Yes have and alls that's on there is " free to good home" and " can't offord any more must go" :/


----------



## micca5 (Jan 27, 2013)

Ok thank you!! That will give me a round about price!!


----------



## micca5 (Jan 27, 2013)

What kind of goats do you sell?? Will that matter??? Mine is a 3/4 elpine 1/4 nubian


----------



## bgr09 (Dec 30, 2012)

Yes that can matter mine are boers


----------



## 20kidsonhill (Feb 28, 2011)

Goats are sold by selection level. Selection 1 being the meatiets, selction 2 in the middle and selection 3 being thinner. A selection 1 goat will bring considerablly more than a 2 or 3 per lb. A nubian/Alpine cross would never be a selection 1, so you are in the 2 to 3 range. 
There are a quite a few auction houses that will post their weekly sale prices on-line. On the east Coat the big one is New holland Goat auction, You can get to it by googling it. 
Also. 
this website lists auctions by state. http://www.ams.usda.gov/AMSv1.0/ams...TransportationData&page=LSMarketNewsPageGoats

Goats are mostly sold by head, with weights estimated. But does depend on the auction. they will say which way they are being sold. Not all the auctions will have goats listed. have to look through them. Also, smaller auctions may bring less per lb than bigger auctions. The New Holland auction is feeding into New york and brings some of the best prices in the country. Located in PA.

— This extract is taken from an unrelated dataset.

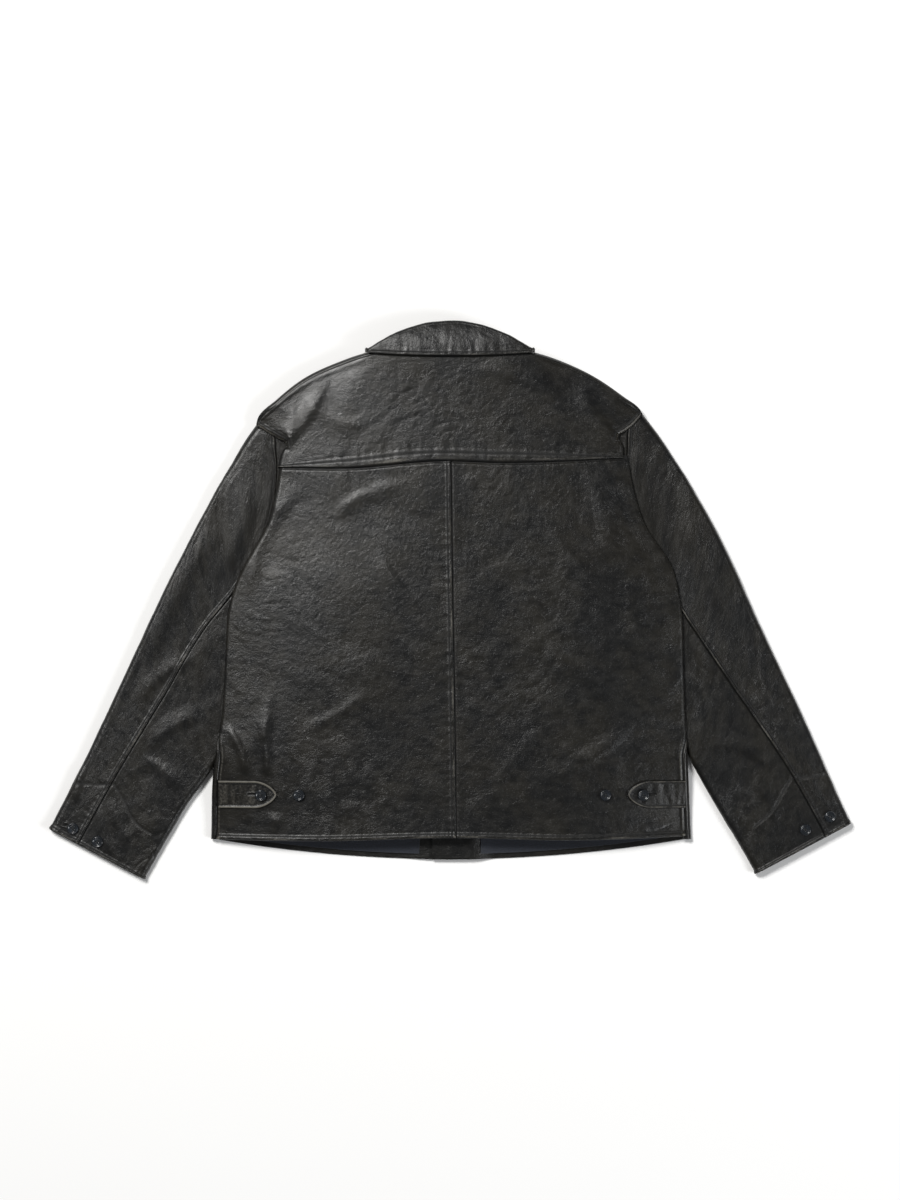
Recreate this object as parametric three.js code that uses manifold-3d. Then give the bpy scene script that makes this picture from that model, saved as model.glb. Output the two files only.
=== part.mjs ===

This is from the Jan 28 report states:
Slaughter Goats: When compared to last week, slaughter kid goats sold 
mostly steady to 10.00 lower on a very light test. Nanny goats sold
steady to 5.00 lower on a very light test. Slaughter billies sold
mostly 10.00-20.00 higher. Demand was moderate for all classes.
Slaughter supply consisted of 33 percent Slaughter Kids, 45 percent
Slaughter Nannies, and 22 percent bucks/billies and wethers. *All*
*Goats are sold by the head on estimated weights.*

Slaughter Kids: Selection 1 40-45 lbs 87.00-102.00; 50-60 lbs 130.00-
140.00; 65 lbs 138.00; 70-80 lbs 134.00-158.00; 80-100 lbs 148.00-156.00.
*Selection 2 65 lbs 100.00; 70-100 lbs 110.00-130.00*. Selection 3 50-60 lbs
70.00-80.00; 90 lbs 100.00.


----------



## toth boer goats (Jul 20, 2008)

Yep, go by the auction sale prices in your area, gives you a better idea on how much to ask. But, check it weekly, cause prices can change higher or lower all the time.


----------



## micca5 (Jan 27, 2013)

ok thank you this help me a bunch!!!


----------